Мы стали с женой плавать на ней, привыкать. Плавали на подмосковных водохранилищах. Но лодка имела яркую оранжевую окраску, что меня никак не устраивало. Я попытался найти в магазинах серую краску, но тщетно. Краски вообще продавались только для автомобилей, а они разъедали лодочную ткань. Но советский человек привык исхитряться. Я нашел химический институт красителей, в котором работали мои знакомые, бывшие студенты химфака МГУ, и наплел им с три короба, что я, мол, в качестве журналиста хочу поехать в экспедицию с биологами в устье Волги для изучения местных птиц, но их будет отпугивать яркая окраска моей байдарки. Они взялись синтезировать для меня специальную серую краску, однако попросили, чтобы я достал какой-нибудь подтверждающий документ для их начальства. И я достал! После полетов на аэрологических самолетах и аэростате я между делом, на всякий случай, вступил в Географическое общество, и теперь это мне пригодилось. Я рассказал там свою легенду об экспедиции, и потерявший бдительность секретарь общества, милый старичок, накатал нужную мне ксиву. Я отнес ее в институт и вскоре получил большую банку высококачественной серой краски, сделанной специально для материала моей лодки.

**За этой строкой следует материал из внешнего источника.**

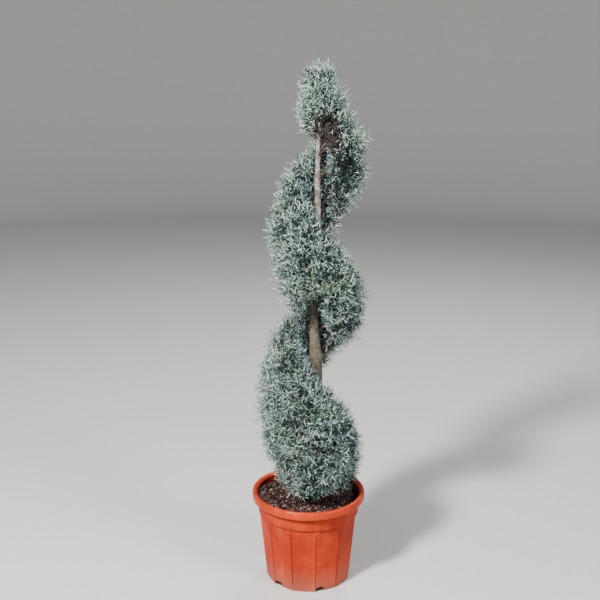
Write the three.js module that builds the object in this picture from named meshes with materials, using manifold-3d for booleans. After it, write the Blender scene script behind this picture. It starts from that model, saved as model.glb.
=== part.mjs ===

Пробиваться я решил в Англию. У жены был хороший английский язык, да и я немного зубрил его в университете. И Англия располагается не так уж далеко от России, в отличие от Америки, и отец мне много хорошего рассказывал об этой стране и ее культуре.
В это же время я впервые познакомился с диссидентами, в том числе со знаменитым Петром Якиром, одним из главных тогдашних диссидентских лидеров, и его друзьями. И вскоре уже выполнил первое подпольное поручение. Якир попросил меня подкинуть на стол главного редактора «Литературки» Чаковского какое-то протестное письмо, подписанное им, Ильей Габаем и еще кем-то. Я, помню, долго ходил с бьющимся сердцем мимо кабинета Чаковского, дожидаясь, пока там не будет ни его, ни секретарши. Но заходить в пустой кабинет главного не полагалось, ведь там стоял кремлевский телефон-«вертушка». Однако дождавшись, когда кабинет и приемная опустеют, я геройски нарушил этот запрет, кинул антисоветское письмо на массивный стол главного и с независимым видом вышел из кабинета, никем не замеченный.
Потом Якир пригласил меня в академгородок «Красная Пахра» на концерт его зятя Юли-ка Кима, очень популярного в то время барда. Концерт был замечательным! Песни Кима пленяли своей раскованностью, прекрасными текстами и музыкой. Они были на грани между капустником, студенческими куплетами и серьезным антисоветским искусством. И Юлик мне очень понравился. Скромный кореец, на эстраде он вырастал в обаятельного актера и остроумного конферансье. Публика, молодые научные работники, бурно аплодировала ему, а в конце проводила его овацией. Было время!